A book will speak to me not only like it is re-producing me. It is not simply a measure of mimicking my being but which re-defines my being. It is true the language speaks to me and lulls me into lust and it is true, I do not need to know anything about the author for this to happen. In fact, there are facts about some of my favourite authors I have known I wish I hadn’t, for it ruins the illusion.
Often also I cannot succinctly explain why I love a novel or story as much as I do. It just is. This is because true appreciation of art is mostly instinctive, visceral and subconscious. This makes it thrilling and scintillating. Sometimes even tiring when at 2am I wish I could go to sleep but simply cannot allow the book to leave my hands! And also tiring when I am constantly moving around the world lugging a suitcase of books, because there are some I cannot bear to part with! They are a part of my identity.
Love of literature is a powerful force, and a complex one. One that some people cannot understand, and one in which brings other people together.

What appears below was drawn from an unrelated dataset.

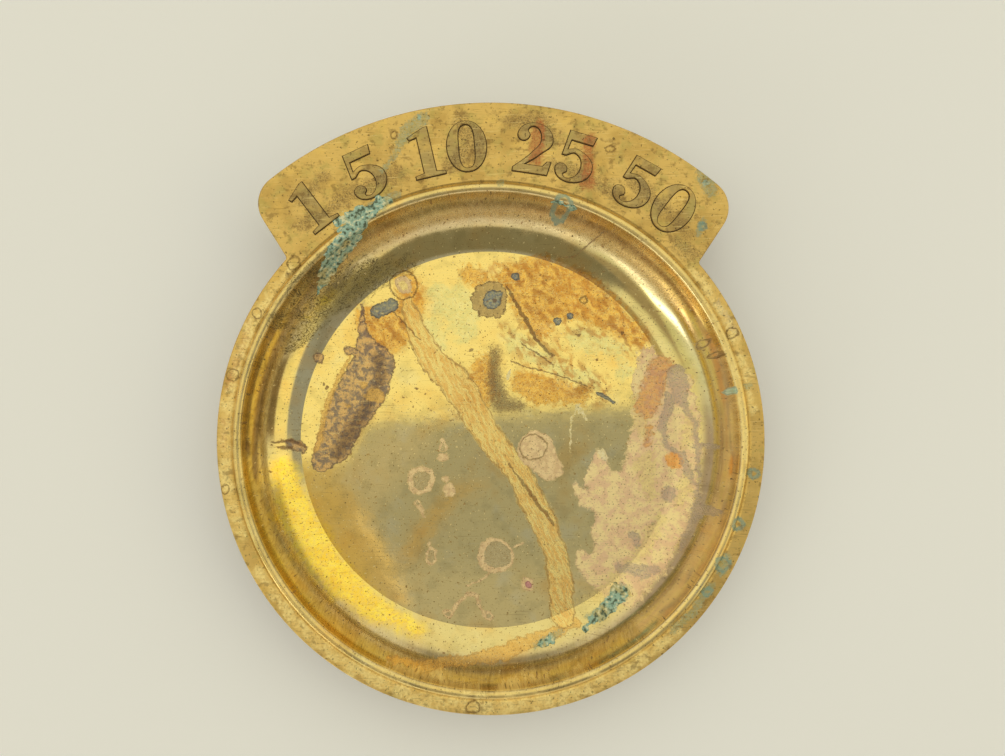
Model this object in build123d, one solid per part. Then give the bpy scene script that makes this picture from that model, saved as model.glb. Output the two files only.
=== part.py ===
"""Round brass coin tray with an arched tab and a felt pad under its foot.

Millimetres. +Z is up and +Y points at the tab. The origin lies on the dish's axis,
on the plane that the felt pad rests on.
"""

from build123d import *
from math import asin, cos, radians, sin, sqrt
import os

# Round dish, as seen from above
dish_diameter = 127.0
rim_land_width = 3.7          # flat land from the bead to the outer edge
wall_run = 10.5               # floor's crease to the inside of the bead, measured flat

# Heights and walls of the casting
well_depth = 14.0             # rim land down to the floor
rim_thickness = 2.2
wall_thickness = 2.0
floor_thickness = 1.8         # brass left above the felt's recess
rim_edge_bevel = 0.45
under_rim_bevel = 1.5

# Rounded bead round the mouth of the well, with a fine groove along its foot
bead_radius = 1.15
bead_rise = 0.6               # crest above the rim land
quirk_depth = 0.3
quirk_width = 0.6

# Turned foot ring, and the recess inside it that takes the felt
foot_inset = 1.2              # foot's outer edge, inside the floor's crease
foot_width = 4.0
foot_edge_bevel = 0.25
recess_depth = 1.25

# Felt disc and the film that bonds it
felt_thickness = 1.6
adhesive_thickness = 0.15
felt_side_gap = 0.3           # felt's edge to the recess wall
adhesive_side_gap = 1.0       # film's edge to the felt's edge
felt_edge_bevel = 0.3

# Arched tab behind the rim
tab_reach = 15.0              # beyond the rim, on the centre line
tab_arc_radius = 82.4
tab_spread_angle = 97.4       # degrees of the rim that the tab's root spans
tab_flare_angle = 32.7        # degrees between a side edge and the centre line
tab_corner_radius = 7.0
tab_notch_radius = 0.8        # where a side edge meets the round rim

# Radii that follow from the sizes above
rim_radius = dish_diameter / 2
bead_root_radius = rim_radius - rim_land_width
bead_drop = bead_radius - bead_rise
bead_centre_radius = bead_root_radius - sqrt(bead_radius**2 - bead_drop**2)
wall_top_radius = bead_centre_radius - bead_radius
floor_radius = wall_top_radius - wall_run
foot_outer_radius = floor_radius - foot_inset
recess_radius = foot_outer_radius - foot_width
felt_radius = recess_radius - felt_side_gap
adhesive_radius = felt_radius - adhesive_side_gap

# Heights that follow, measured from the felt's resting face
adhesive_top = felt_thickness + adhesive_thickness
foot_height = adhesive_top - recess_depth
floor_height = adhesive_top + floor_thickness
land_height = floor_height + well_depth
land_underside = land_height - rim_thickness
bead_centre_height = land_height - bead_drop

# The well's wall is one arc, upright where it runs into the bead
wall_rise = bead_centre_height - floor_height
wall_arc_radius = (wall_run**2 + wall_rise**2) / (2 * wall_run)
wall_centre = (wall_top_radius - wall_arc_radius, bead_centre_height)

# Its outside is an arc round the same centre, from the foot up to the rim's underside
outer_arc_radius = wall_arc_radius + wall_thickness
outer_top_radius = wall_centre[0] + sqrt(
    outer_arc_radius**2 - (bead_centre_height - land_underside) ** 2
)
shoulder_height = bead_centre_height - sqrt(
    outer_arc_radius**2 - (foot_outer_radius - wall_centre[0]) ** 2
)

# Turned dish and cut-out rim plate are one piece that is drawn in two, split on flat land
split_radius = (outer_top_radius + under_rim_bevel + rim_radius - rim_edge_bevel) / 2

# Where a side edge of the tab meets the round rim
tab_root = (
    rim_radius * sin(radians(tab_spread_angle / 2)),
    rim_radius * cos(radians(tab_spread_angle / 2)),
)


def on_arc(centre, radius, angle):
    """The point of a circle at an angle in radians."""
    return (centre[0] + radius * cos(angle), centre[1] + radius * sin(angle))


def arc_between(centre, radius, start_angle, end_angle):
    """An arc round a centre, from one angle in radians to another."""
    return ThreePointArc(
        on_arc(centre, radius, start_angle),
        on_arc(centre, radius, (start_angle + end_angle) / 2),
        on_arc(centre, radius, end_angle),
    )


def corner_at(sketch, radius, height):
    """The corner of a half section that lies closest to a radius and a height."""
    return min(
        sketch.vertices(),
        key=lambda corner: (corner.X - radius) ** 2 + (corner.Y - height) ** 2,
    )


def turned_dish():
    """Floor, wall, bead, groove, foot ring and the inner part of the rim, turned."""
    straight_down = radians(-90)
    floor_angle = straight_down + asin((floor_radius - wall_centre[0]) / wall_arc_radius)
    shoulder_angle = straight_down + asin(
        (foot_outer_radius - wall_centre[0]) / outer_arc_radius
    )
    rim_angle = -asin((bead_centre_height - land_underside) / outer_arc_radius)
    bead_centre = (bead_centre_radius, bead_centre_height)
    bead_end_angle = asin((bead_drop - quirk_depth) / bead_radius)
    quirk_bottom = on_arc(bead_centre, bead_radius, bead_end_angle)
    outline = (
        (bead_root_radius + quirk_width, land_height),
        (split_radius, land_height),
        (split_radius, land_underside),
        (outer_top_radius, land_underside),
    )
    base = (
        (foot_outer_radius, shoulder_height),
        (foot_outer_radius, foot_height),
        (recess_radius, foot_height),
        (recess_radius, adhesive_top),
        (0, adhesive_top),
        (0, floor_height),
        (floor_radius, floor_height),
    )
    with BuildPart() as dish:
        with BuildSketch(Plane.XZ) as section:
            with BuildLine():
                arc_between(wall_centre, wall_arc_radius, floor_angle, 0)
                arc_between(bead_centre, bead_radius, radians(180), bead_end_angle)
                Polyline(quirk_bottom, *outline)
                arc_between(wall_centre, outer_arc_radius, rim_angle, shoulder_angle)
                Polyline(*base)
            make_face()
            chamfer(corner_at(section, outer_top_radius, land_underside), under_rim_bevel)
            chamfer(corner_at(section, foot_outer_radius, foot_height), foot_edge_bevel)
            chamfer(corner_at(section, recess_radius, foot_height), foot_edge_bevel)
        revolve(axis=Axis.Z)
    return dish.part


def tab_outline():
    """The tab seen from above, with its root carried in under the rim."""
    lean = radians(tab_flare_angle)
    along = (sin(lean), cos(lean))
    inner = (
        tab_root[0] - along[0] * rim_land_width,
        tab_root[1] - along[1] * rim_land_width,
    )
    crown = (0, rim_radius + tab_reach)
    arc_centre_y = crown[1] - tab_arc_radius
    # A side edge runs from the root until it meets the outer arc
    ahead = tab_root[0] * along[0] + (tab_root[1] - arc_centre_y) * along[1]
    inside = tab_arc_radius**2 - tab_root[0] ** 2 - (tab_root[1] - arc_centre_y) ** 2
    side_length = sqrt(ahead**2 + inside) - ahead
    corner = (
        tab_root[0] + along[0] * side_length,
        tab_root[1] + along[1] * side_length,
    )
    with BuildSketch() as outline:
        with BuildLine():
            Polyline((-corner[0], corner[1]), (-inner[0], inner[1]), inner, corner)
            ThreePointArc(corner, crown, (-corner[0], corner[1]))
        make_face()
        fillet(outline.vertices().group_by(Axis.Y)[-1], tab_corner_radius)
    return outline.sketch


def rim_plate():
    """The outer part of the rim and its tab: one plate with bevelled edges."""
    with BuildPart() as plate:
        with BuildSketch(Plane.XY.offset(land_underside)) as plan:
            Circle(rim_radius)
            add(tab_outline())
            notches = plan.vertices().sort_by_distance((tab_root[0], tab_root[1]))[:1]
            notches += plan.vertices().sort_by_distance((-tab_root[0], tab_root[1]))[:1]
            fillet(notches, tab_notch_radius)
            Circle(split_radius, mode=Mode.SUBTRACT)
        extrude(amount=rim_thickness)
        top_and_underside = plate.faces().filter_by(Axis.Z)
        outer_edges = [face.outer_wire().edges() for face in top_and_underside]
        chamfer(outer_edges[0] + outer_edges[1], rim_edge_bevel)
    return plate.part


def tray_body():
    """The brass casting: well, bead, rim, tab and foot ring in one piece."""
    return turned_dish() + rim_plate()


def disc(radius, thickness, underside):
    """A flat round disc on the dish's axis."""
    return Pos(0, 0, underside + thickness / 2) * Cylinder(radius, thickness)


def base_felt():
    """The felt disc, with its lower edge worn to a bevel."""
    felt = disc(felt_radius, felt_thickness, 0)
    return chamfer(felt.edges().sort_by(Axis.Z)[0], felt_edge_bevel)


def felt_adhesive():
    """The thin film that bonds the felt to the roof of the recess."""
    return disc(adhesive_radius, adhesive_thickness, felt_thickness)


pieces = {
    "tray_body": tray_body(),
    "base_felt": base_felt(),
    "felt_adhesive": felt_adhesive(),
}

os.makedirs("parts", exist_ok=True)
for name, piece in pieces.items():
    export_step(piece, f"parts/{name}.step")
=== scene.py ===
"""Looks of a round brass coin tray with an arched tab, on a felt pad.

Metres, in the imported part's frame: +Z is up, +Y points at the tab, and the origin lies on
the dish's axis, on the plane that the felt rests on. The patterns on the casting are worked
out in millimetres, as seen from above, and run on down the rim's edge.
"""

import logging
from collections.abc import Mapping, Sequence
from dataclasses import dataclass
from enum import Enum
from math import asin, atan2, ceil, cos, pi, radians, sin, sqrt
from typing import Any

import bmesh
import bpy
from mathutils import Matrix, Vector, noise


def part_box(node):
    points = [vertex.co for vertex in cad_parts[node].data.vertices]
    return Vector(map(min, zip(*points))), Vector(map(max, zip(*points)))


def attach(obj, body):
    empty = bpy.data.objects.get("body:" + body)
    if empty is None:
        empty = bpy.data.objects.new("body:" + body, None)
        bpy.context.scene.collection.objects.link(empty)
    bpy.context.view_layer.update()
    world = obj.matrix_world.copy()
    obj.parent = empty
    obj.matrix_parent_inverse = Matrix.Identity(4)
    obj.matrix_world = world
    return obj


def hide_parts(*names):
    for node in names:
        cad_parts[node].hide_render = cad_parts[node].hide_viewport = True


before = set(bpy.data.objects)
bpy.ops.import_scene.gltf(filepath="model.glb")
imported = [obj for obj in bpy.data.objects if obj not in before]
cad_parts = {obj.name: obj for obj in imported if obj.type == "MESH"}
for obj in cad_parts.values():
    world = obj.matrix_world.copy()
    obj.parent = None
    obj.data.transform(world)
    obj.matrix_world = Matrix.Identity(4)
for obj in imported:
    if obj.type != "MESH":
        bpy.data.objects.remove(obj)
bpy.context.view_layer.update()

log = logging.getLogger("coin_tray")

MM = 0.001
PER_MM = 1 / MM
FULL_TURN = 2 * pi
TURN_STEPS = 288                  # faces round the dish
ARC_STEP = radians(3)             # the most that an arc turns from point to point
SHARP_ANGLE = radians(12.5)       # an edge that turns more than this stays sharp
TOUCHING = 0.001 * MM             # points closer than this are one point
LARGE_FACES_FIRST = 80            # weight of the shading's normals, where 50 is even
UP = Vector((0, 0, 1))
FRONT = Vector((0, -1, 0))

# Places of the Mix node's sockets when it mixes colours, and when it mixes numbers
COLOUR_FACTOR, COLOUR_A, COLOUR_B, COLOUR_RESULT = 0, 6, 7, 2
NUMBER_FACTOR, NUMBER_A, NUMBER_B = 0, 2, 3
COLOUR_MIX = {"output": COLOUR_RESULT, "data_type": "RGBA"}
SMOOTH = {"interpolation_type": "SMOOTHSTEP"}

Place = tuple[float, float]
Stop = tuple[float, float, float]
Socket = bpy.types.NodeSocket


def linear(colour: str) -> tuple[float, float, float, float]:
    """Turns an sRGB hex colour to linear red, green, blue and an alpha of 1.

    Args:
        colour: Six hex digits after a number sign.

    Returns:
        The linear colour.
    """
    parts = [int(colour[start:start + 2], 16) / 255 for start in (1, 3, 5)]
    red, green, blue = (
        part / 12.92 if part <= 0.04045 else ((part + 0.055) / 1.055) ** 2.4
        for part in parts
    )
    return red, green, blue, 1.0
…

*the wonderful women of the Sugerplum Writing Workshop
As for being a writer...
Mark Twain wrote ‘Write what you know.’ This is not to say that all writing is however memoir and the idea is actually meaningless anyway. Fiction is not a version of facts, but a story dressed up to be an entirely different way of seeing. When someone asks me the question ‘Is it based on real life experience?’ I always say no. It is fiction. Of course this is not true. And I agree with Barthes on both counts. It is imitation, it is a simultaneous birth. Reading re-defines me, but perhaps writing re-defines me more profoundly. But if a reader knows without a measure of a doubt that the story is even in part true it takes away from their own experience. It puts them hesitantly in the author’s shoes, which is not the intended experience of fiction. The writer has to know what has to be put away as though she/he has never known it, and re-produce it more concentrated than before. As the writer you have to consider the reader.
As a writer this consideration can be troublesome. It is difficult for example if the writer is serious and the reader is not. If the reader is reading with expectation in opposition to what the writer intended. This happens often in writing class... you write a piece, 10 people read it and 10 people have an opinion on what is ‘should’ be. With my work, it is often I should take out ‘big words’ and add some comedy. Where this is wonderful advice (and also can be wonderful fun), I am sometimes driven to write something than can never be substituted for anything else. To attempt something so pure and unique and complex it leaves one lingering,  it doesn’t get thrown into the pile of dirty laundry at the end of the day loved and worn as it may be, but hung on a hanger, having made someone feel inspired and special. In my own way. I don’t necessarily want to be in competition for the tabletop 3 for 2’s (although I wouldn’t dream of scoffing at this acheivment either because, oh what a dream to be published!) but my inspirations have not lead me to that way of thinking. At least not at this moment in my life.
My muse’s have contributed so much to language and storytelling. How I would love to nestle alongside them, cover to cover, one day.
This kind of work is never going to be greatly popular. And often through pomposity mistakes are made. But no artist is free from failure and in fact it is from mistakes we learn. The trick is not to become so afraid of failure we fail to let art open its mouth and sing operatic.
‘...each book consumes the writer and is the sum of his or her world.’
‘Art does not imitate life. Art anticipates life.’
‘Take it or leave it.’
The relationship between writer and reader continues to change, but for readers, as a writer and therefore I ask also myself, to have an open relationship with what you read. Open the door and walk straight in, even a world apart appreciate the newness of familiarity for what it is. As for the writer... "If you do not breathe through writing, if you do not cry out in writing, or sing in writing, then don't write, because our culture has no use for it."

[Inspired by Jeanette Winterson’s essays ‘Art Objects’ ... I try to forget she did a reading at Shakespeare and Co with ‘Pink’ playing in the background on request.]